-- Work required --
Return each line containing the string "Blender".

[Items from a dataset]
-=-=-
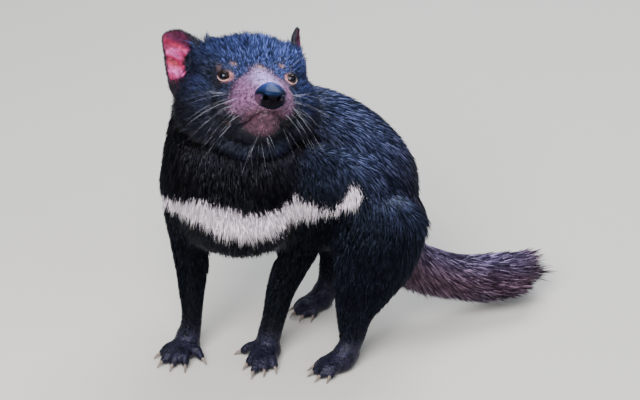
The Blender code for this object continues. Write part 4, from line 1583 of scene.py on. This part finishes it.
def make_lids(name, sign):
    """The rounded rim of both lids, lying on the eyeball round its opening."""
    middle, gaze, inward, upward = eye_axes(sign)
    mesh = bmesh.new()
    rings = []
    lower = mesh.verts.layers.float.new("lower")
    for i in range(LID_STEPS):
        angle = 2 * math.pi * i / LID_STEPS
        ring = []
        below = float(ramp(-math.sin(angle), 0.05, 0.75))
        to_nose = float(ramp(math.cos(angle), 0.6, 1.0))
        thick = 0.52 + 0.14 * below + 0.12 * to_nose
        wide = OPENING[0] if math.cos(angle) > 0 else OPENING[1]
        high = (OPENING[2] if math.sin(angle) > 0 else OPENING[3]) * (1 - 0.25 * math.cos(angle) ** 2)
        for j in range(LID_SIDES):
            turn = 2 * math.pi * j / LID_SIDES
            out = 0.35 + thick * math.cos(turn)
            rise = thick * 0.85 * math.sin(turn)
            across = (wide + out) * math.cos(angle)
            above = (high + out) * math.sin(angle)
            reach = EYE_RADIUS + 0.35 + rise - 0.10 * max(out, 0)
            flat = min(math.hypot(across, above), reach * 0.98)
            scale = flat / max(math.hypot(across, above), 1e-6)
            depth = math.sqrt(reach**2 - flat**2)
            place = middle + gaze * depth + (inward * across + upward * above) * scale
            vert = mesh.verts.new(in_head(*place))
            vert[lower] = max(below, 0.3 * to_nose)
            ring.append(vert)
        rings.append(ring)
    for i in range(LID_STEPS):
        low, high = rings[i], rings[(i + 1) % LID_STEPS]
        for j in range(LID_SIDES):
            k = (j + 1) % LID_SIDES
            mesh.faces.new((low[j], low[k], high[k], high[j]))
    bmesh.ops.recalc_face_normals(mesh, faces=mesh.faces)
    return new_object(name, mesh)


def lid_material():
    """Damp lid rims: dusky above, pale pink below and towards the nose."""
    material, tree, shader = new_material("lid_rim")
    fleck = noise(tree, 1100.0, 3)
    pale = mixed(tree, fleck, colour(0.34, 0.16, 0.16), colour(0.62, 0.42, 0.42))
    dusk = mixed(tree, fleck, colour(0.005, 0.004, 0.005), colour(0.020, 0.012, 0.014))
    tree.plug(shader.inputs["Base Color"], mixed(tree, attribute(tree, "lower"), dusk, pale))
    tree.plug(shader.inputs["Roughness"], 0.30 + 0.2 * fleck)
    bumped(tree, shader, fleck, 0.0004, 0.6)
    shader.inputs["Specular IOR Level"].default_value = 0.16
    return material


# A nostril's slit and round hole and the wing below it, on the nose's front: (side, up) from its middle
NOSTRIL = [(6.0, -4.0), (8.0, 0.2), (11.5, 2.8), (15.0, 2.4)]
NOSTRIL_HOLE = (7.0, -2.2)
NOSTRIL_WING = (11.2, -3.6)


def off_stroke(x, y, start, end):
    """How far along a straight stroke points lie, from 0 to 1, and their steps off it across and up."""
    (ax, ay), (bx, by) = start, end
    t = ((x - ax) * (bx - ax) + (y - ay) * (by - ay)) / ((bx - ax) ** 2 + (by - ay) ** 2)
    t = np.clip(t, 0, 1)
    return t, x - ax - t * (bx - ax), y - ay - t * (by - ay)


def from_line(left, up, line):
    """How far points of the nose's front are from a line of points there."""
    strokes = [off_stroke(left, up, *pair) for pair in zip(line, line[1:])]
    return np.minimum.reduce([np.hypot(aside, above) for _, aside, above in strokes])


def make_nose():
    """The nose pad: flat on top, with a rounded brow, comma-shaped nostrils and a wing below each."""
    mesh = bmesh.new()
    bmesh.ops.create_icosphere(mesh, subdivisions=6, radius=1)
    nose = new_object("nose_pad", mesh)
    ball = coordinates(nose)
    left, forward, up = ball.T
    wide = NOSE_SIZE[0] * (1 - 0.10 * ramp(-up, 0.30, 1.0) - 0.16 * ramp(up, 0.25, 1.0))
    pad = np.stack([left * wide, forward * NOSE_SIZE[1], up * NOSE_SIZE[2]], 1)
    side = np.abs(pad[:, 0])
    front = ramp(forward, -0.1, 0.35)
    groove = from_line(side, pad[:, 2], NOSTRIL)
    hole = np.hypot(side - NOSTRIL_HOLE[0], pad[:, 2] - NOSTRIL_HOLE[1])
    wing = np.hypot(side - NOSTRIL_WING[0], (pad[:, 2] - NOSTRIL_WING[1]) * 1.1)
    brow = np.exp(-(((pad[:, 2] - 1.2) / 3.2) ** 2)) * (1 - ramp(side, 6, 12))
    out = 1.5 * np.exp(-((wing / 3.2) ** 2)) + 1.6 * brow - 2.0 * ramp(pad[:, 2], 3, 12) * front
    out -= front * (2.0 * np.exp(-((groove / 0.95) ** 2)) + 3.0 * np.exp(-((hole / 1.9) ** 2)))
    out -= front * 0.9 * np.exp(-((pad[:, 0] / 0.7) ** 2)) * ramp(-pad[:, 2], 1, 5)
    pad += ball / np.array(NOSE_SIZE) * out[:, None] * 12
    hollow = front * np.maximum(np.exp(-((groove / 1.1) ** 2)), np.exp(-((hole / 2.0) ** 2)))
    set_coordinates(nose, from_head(pad + np.array(NOSE_PLACE)))
    add_attributes(
        nose,
        hollow=hollow,
        level=pad[:, 2],
        under=front * ramp(-pad[:, 2], -1.5, 2.0) * (1 - 0.7 * ramp(side, 9, 13)),
        flank=ramp(side, 9.5, 13.5) * ramp(-pad[:, 2], -3, 1) * (1 - hollow),
    )
    return nose


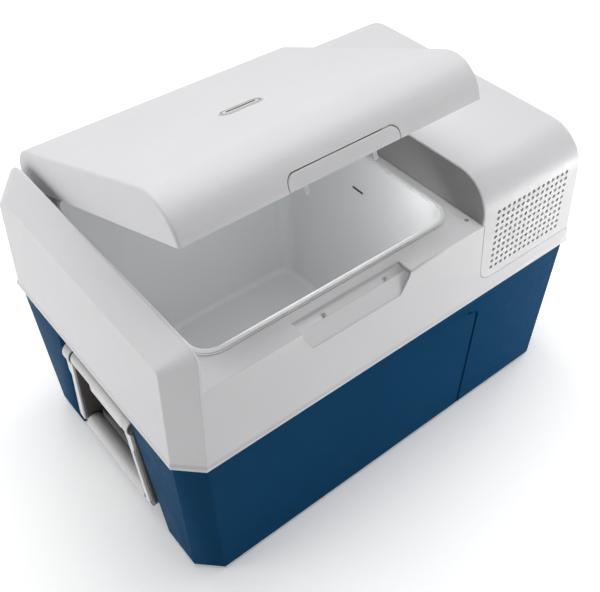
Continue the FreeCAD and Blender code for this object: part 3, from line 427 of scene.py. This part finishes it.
def make_badge():
    """Blank plate on the lid: rounded rim, a fine groove inside it and one plain raised bar, with a dark band
    set down in the groove as painted shade.
    """
    mesh = NODES["lid_badge"].data
    top = max((face for face in mesh.polygons if face.normal.z > 0.5), key=lambda face: face.area)
    normal = top.normal.copy()
    heights = [vert.co.dot(normal) for vert in mesh.vertices]
    upright = max(heights)
    across = normal.cross(Vector((1, 0, 0))).normalized()
    spans = [[vert.co.dot(axis) for vert in mesh.vertices] for axis in (Vector((1, 0, 0)), across)]
    middle = [(max(span) + min(span)) / 2 for span in spans]
    half_x, half_y = ((max(span) - min(span)) / 2 for span in spans)

    def place(x, y, height):
        return Vector((1, 0, 0)) * (middle[0] + x) + across * (middle[1] + y) + normal * (upright + height)

    thick = upright - min(heights)
    plate = bmesh.new()
    add_pill(plate, place, half_x, half_y, [(0, -thick), (0, -0.5 * MM), (0.15 * MM, -0.15 * MM),
             (0.5 * MM, 0), (1.8 * MM, 0), (2.0 * MM, -1.0 * MM), (3.6 * MM, -1.0 * MM),
             (3.8 * MM, -0.1 * MM)])
    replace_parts(add_piece("lid_badge_plate", plate, "lid_badge"), "lid_badge")

    bar_and_groove_shade = bmesh.new()
    add_pill(bar_and_groove_shade, place, half_x - 8.5 * MM, 1.8 * MM, [(0, -0.3 * MM), (0, 0.2 * MM), (0.3 * MM, 0.5 * MM)])
    # dark band lining the groove: painted shade of the groove, not a part of its own
    add_band(bar_and_groove_shade, place, half_x - 1.9 * MM, half_y - 1.9 * MM, 1.5 * MM, (-1.05 * MM, -0.2 * MM))
    add_piece("lid_badge_bar_and_groove_shade", bar_and_groove_shade, "lid_badge", slot="dark_bracket")


def make_ledge_plug():
    """Small dark plug let into the ledge beside the hood's front corner."""
    frame_mesh = NODES["upper_frame"].data
    tree = BVHTree.FromPolygons([vert.co for vert in frame_mesh.vertices],
                                [face.vertices for face in frame_mesh.polygons])
    hit = tree.ray_cast(Vector(ABOVE_PLUG), Vector((0, 0, -1)))[0]

    def place(x, y, height):
        return hit + Vector((x, y, height))

    plug = bmesh.new()
    add_pill(plug, place, PLUG_HALF_X, PLUG_HALF_Y, [(0, -0.6 * MM), (0, 0.02 * MM),
             (0.4 * MM, 0.15 * MM), (1.2 * MM, 0.15 * MM), (1.5 * MM, -0.2 * MM)])
    add_piece("ledge_plug", plug, "upper_frame", slot=SLOT_OF["rubber_feet"])


def plain_node(node):
    """Gives a CAD node that stays as it is the material of its slot."""
    thing = NODES[node]
    thing.data.materials.clear()
    thing.data.materials.append(MATERIALS[SLOT_OF[node]])


# ---- stage and light ----------------------------------------------------------------------
def make_floor():
    """Pale round studio floor that curves up into a low wall all round."""
    shader = Shader("floor", (0.97, 0.97, 0.97), 0.8, specular=0.2)
    shader.tint(0.006, 3.0)
    shader.bsdf.inputs["Emission Color"].default_value = (1, 1, 1, 1)
    shader.bsdf.inputs["Emission Strength"].default_value = FLOOR_GLOW
    segments, bend_steps = 64, 8
    profile = [(FLOOR_MIDDLE, FLOOR_LEVEL), (FLOOR_RADIUS, FLOOR_LEVEL)]
    for step in range(1, bend_steps + 1):
        angle = math.pi / 2 * step / bend_steps
        profile.append((FLOOR_RADIUS + FLOOR_BEND * math.sin(angle),
                        FLOOR_LEVEL + FLOOR_BEND * (1 - math.cos(angle))))
    profile.append((FLOOR_RADIUS + FLOOR_BEND, FLOOR_WALL))
    mesh = bmesh.new()
    rings = [[mesh.verts.new((radius * math.cos(2 * math.pi * index / segments),
                              radius * math.sin(2 * math.pi * index / segments), height))
              for index in range(segments)] for radius, height in profile]
    for inner, outer in zip(rings, rings[1:]):
        for index in range(segments):
            after = (index + 1) % segments
            mesh.faces.new((inner[index], outer[index], outer[after], inner[after]))
    mesh.faces.new(rings[0])
    data = bpy.data.meshes.new("floor")
    mesh.to_mesh(data)
    mesh.free()
    data.shade_smooth()
    data.materials.append(shader.material)
    floor = bpy.data.objects.new("floor", data)
    bpy.context.scene.collection.objects.link(floor)


def area_light(name, place, aim, size, power):
    data = bpy.data.lights.new(name, "AREA")
    data.shape = "RECTANGLE"
    data.size, data.size_y = size
    data.energy = power
    light = bpy.data.objects.new(name, data)
    bpy.context.scene.collection.objects.link(light)
    light.location = place
    light.rotation_euler = (Vector(aim) - Vector(place)).to_track_quat("-Z", "Y").to_euler()


LIGHTS = (   # name, place, aim, size across and along, watts
    ("top", (0.2, 0.2, 2.6), (0, 0, 0.2), (2.4, 2.4), 58),
    ("back", (0.1, 2.2, 1.9), (0, 0, 0.3), (2.0, 1.6), 12),
    ("left", (-2.4, 0.9, 0.9), (0, 0, 0.2), (1.6, 1.4), 20),
    ("right", (2.4, 0.0, 0.9), (0, 0, 0.2), (1.6, 1.4), 16),
    ("right_front", (1.0, -0.9, 0.15), (0.3, -0.2, 0.15), (0.5, 0.25), 6),
    ("tub_lamp", (-0.09, -0.150, 0.405), (-0.09, 0.05, 0.1), (0.30, 0.02), 0.22),
)


def make_light():
    for light in LIGHTS:
        area_light(*light)
    world = bpy.data.worlds.new("studio")
    world.use_nodes = True
    background = world.node_tree.nodes["Background"]
    background.inputs["Color"].default_value = (1.0, 1.0, 1.0, 1)
    background.inputs["Strength"].default_value = 0.01
    bpy.context.scene.world = world
    bpy.context.scene.view_settings.view_transform = "Standard"


make_camera()
for node in sorted(NODES):
    if node in SOFT_EDGES:
        soften(node, SOFT_EDGES[node] * MM)
    elif node != "lid_badge":
        plain_node(node)
make_badge()
make_ledge_plug()
make_floor()
make_light()
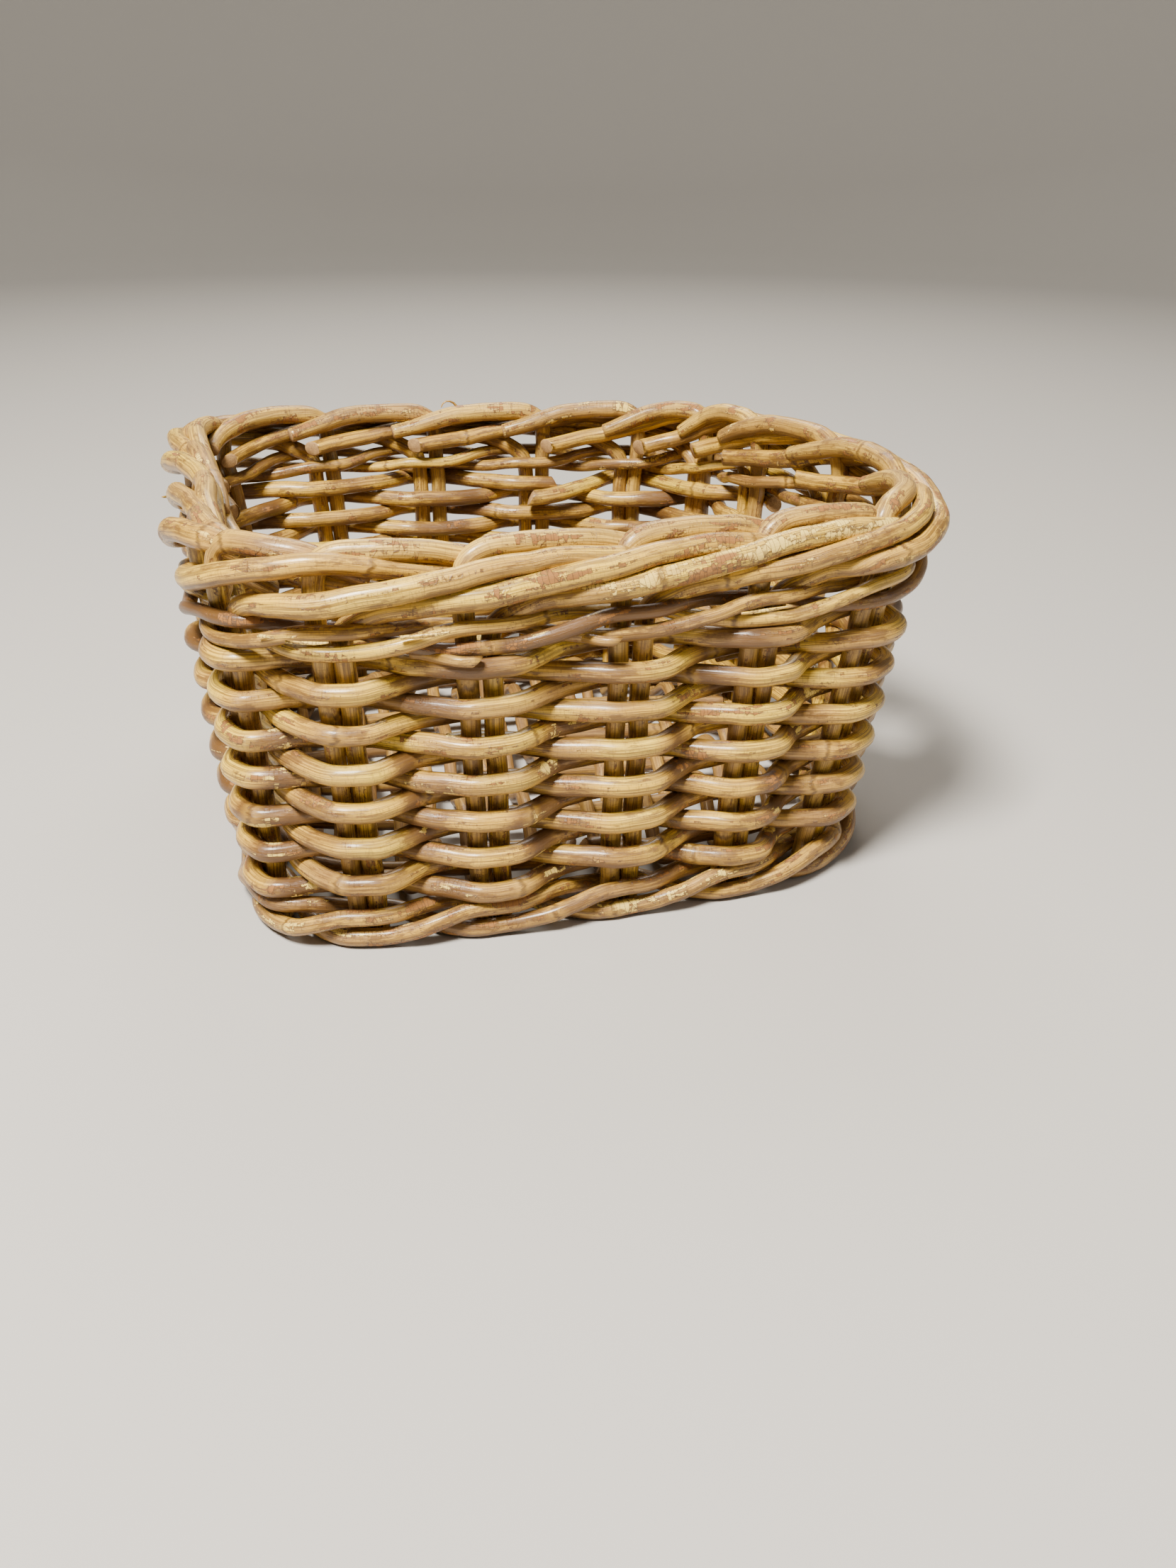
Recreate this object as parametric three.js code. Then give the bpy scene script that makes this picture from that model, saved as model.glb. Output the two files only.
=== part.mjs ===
// A woven rattan basket, open at the top, with a hand hole in each end.
// Uprights stand in pairs around a woven base: a stake, and a shorter bye-stake
// beside it. Three-rod wales bind their feet and their tops, and plain weaving
// fills the wall. Over the top wale every stake bends to the right and rolls on
// round the rim, so that the stakes' own ends make the thick border.
// Millimetres, +Z up, origin at the centre of the foot.
import * as THREE from 'three';

// ---------------------------------------------------------------- sizes
// Wall: a barrel-sided rectangle in plan that flares towards the top.
const FOOT_HALF_WIDTH = 180;       // stake line at the floor, along X
const FOOT_HALF_DEPTH = 168;       // stake line at the floor, along Y
const END_FLARE = 0.097;           // outward lean of the short ends, mm per mm
const SIDE_FLARE = 0.065;          // outward lean of the long sides, mm per mm
const CORNER_POWER = 4.2;          // superellipse power: higher is squarer
const STAKE_PAIRS = 18;            // pairs of upright canes around the wall, a whole number

// Canes, by finished thickness.
const STAKE_THICKNESS = 11;
const WEAVER_THICKNESS = 10.8;
const FOOT_WALE_THICKNESS = 9.8;
const TOP_WALE_THICKNESS = 8;
const BORDER_THICKNESS = 12;       // the stakes' thick ends, where they form the border
const BASE_STICK_THICKNESS = 9;
const BASE_WEAVER_THICKNESS = 8.5;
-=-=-
-- Result below --
The Blender code for this object continues. Write part 4, from line 1583 of scene.py on. This part finishes it.
Continue the FreeCAD and Blender code for this object: part 3, from line 427 of scene.py. This part finishes it.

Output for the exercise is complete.